If you have been involved with projects before, you would know the pain of drowning under thousands of reports, review and approval requests, and properly qualifying all this activity on a strategic level. Effective project governance depends on the application of efficient and integrative systems and software to avoid becoming an additional time-consuming admin step, it ensures that you are doing right projects and Doing projects right.!
Join our webinar and let’s upgrade our project management skills for more effective and efficient project management! 

2. Project, result and transition. Indicators, monitoring approaches and tools
Schedule: 22nd March 2023 at 12-1 pm EET / 11-12 am CET
Target groups: INVEST alliance higher education organisations staff and students, 
Webinar recording:  Please register here to see the recording

Monitoring and evaluation (M&E) is a powerful management tool that can be used to improve the way organizations achieve results. Just as organisations need financial, human resource, and accountability systems, they also need good performance feedback systems. 
There has been an evolution in the field of monitoring and evaluation involving a movement away from traditional implementation-based approaches toward new results-based approaches. The latter help to answer the “so what” question. In other words, organizations may successfully implement projects or policies, but have they produced the actual, intended results. Have they truly delivered on promises made to stakeholders? For example, it is not enough to simply implement an educational project and assume that successful implementation is equivalent to actual improvements in delivery of education. One must also examine outcomes and impacts. The introduction of a results-based M&E system takes decision makers one step further in assessing whether and how goals are being achieved over time. These systems help to answer the all-important “so what” question and respond to stakeholders’ growing demands for results.
Thus, performance indicators are measures of project impacts, outcomes, outputs, and inputs that are monitored during project implementation to assess progress toward project objectives. They are also used later to evaluate a project's success.

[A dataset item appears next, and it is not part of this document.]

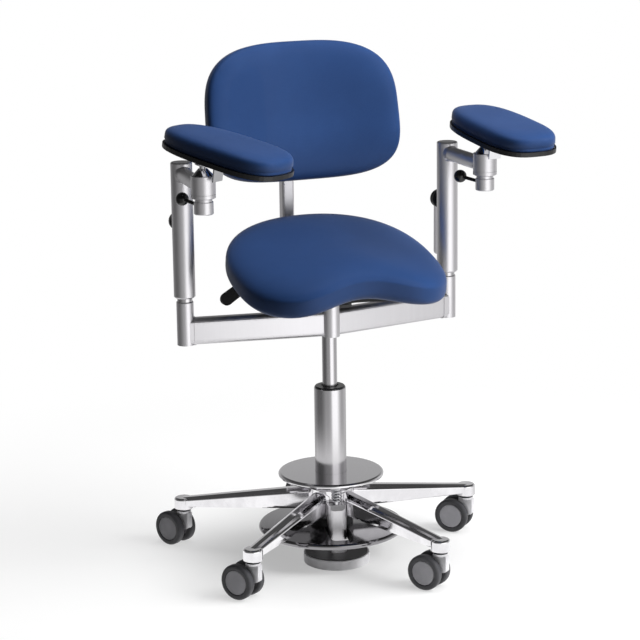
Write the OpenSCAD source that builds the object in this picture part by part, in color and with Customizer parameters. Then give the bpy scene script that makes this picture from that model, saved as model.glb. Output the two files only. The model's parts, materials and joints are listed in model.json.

3. Project management in INVEST project 
Schedule: 21st April 2023 at 12-1 pm EET / 11-12 am CET 
Target groups: INVEST alliance higher education organisations staff and students
Webinar recording: Please register here to see the recording

The INVEST project is a typical example of a large scale complex project in the field of Higher Education. Five (5) European Universities in different countries, with significant experience from previous involvement in European projects join their forces to establish an University Alliance within the framework of the European initiative “European Universities”. This session presents an application of project management during the project’s life cycle along with the required structure that’s necessary to contribute to overall goal by achieving specific objectives through a work breakdown structure that includes work packages, deliverables, verifiable metrics, Means of verification. Participants will acquainted with the requirement for managing large scale projects, managing the scope of the project with respect to the triple constraint of time – cost -scope in European funded projects and the management requirements to maintain a balance among the three main parameters, while achieving objectives and goals. 

Trainers:
Ing. Norbert Floris, INVEST Project coordinator, Slovak University of Agriculture (SUA),
doc. JUDr. Lucia Palšová, Erasmus+ Institutional coordinator, SUA,
Pandelis Ipsilandis, Emeritus Professor, University of Thessaly (UTh), Greece 


4. Finance and administration
Schedule: 24th May 2023 at 12-1 pm EET / 11-12 am CET 
Target groups: INVEST alliance higher education organisations staff and students, 
Webinar recording: Please register here to see the recording

Without a predefined budget, not only is it difficult to answer these questions, but it becomes impossible to assess whether you are progressing in the right direction once the project is underway. In large organizations, the scale of this problem is further heightened due to concurrent running of multiple projects, change in initial assumptions and the addition of unexpected costs. That’s where cost management can help.

By implementing efficient cost management practices, project managers can:

  • Set clear expectations with stakeholders
  • Control scope creep by leveraging transparencies established with the customer
  • Track progress and respond with corrective action at a quick pace
  • Maintain expected margin, increase ROI, and avoid losing money on the project
  • Generate data to benchmark for future projects and track long-term cost trends


Trainers:
Pandelis Ipsilandis is a Professor Emeritus at the University of Thessaly (UTh). His area of expertise is Business Analytics and Operations Management. He directed many International European projects in Higher Education, is a founding member of the Hellenic Association of Project Management professionals (PMGreece) and has also worked as internal and external consultant in his field in large US and Greek companies. He has also served as Faculty Dean, Vice rector and member of the board of the Hellenic Quality Assurance in Higher Education Agency.

Nicholas Samaras is a Professor at the Department of Digital Systems at the University of Thessaly (UTh) and has undertaken leadership positions both in industry and academia during his career in international context. He has designed, developed, implemented and commissioned various distributed control and automation systems, applied to a variety of processing applications, worldwide as leading engineer at major USA companies. Dr. Samaras has been the coordinator of funded research projects and has been a partner in a number of research and development projects. Currently he is the UTh local coordinator for the European Universities INVEST project.

Konstantinos Kokkinos is a Senior Researcher at the Center of Research and Technology Hellas (CERTH), the Information Technologies Institute (ITI), and the Laboratory of Hydrology and Aquatic Systems Analysis at the University of Thessaly (UTh). He is a Senior Lecturer at the Energy Systems Department and the Department of Ichthyology and Aquatic Environment at the University of Thessaly (UTh). Currently Dr. Kokkinos id the deputy coordinator of the European Universities INVEST project at UTh.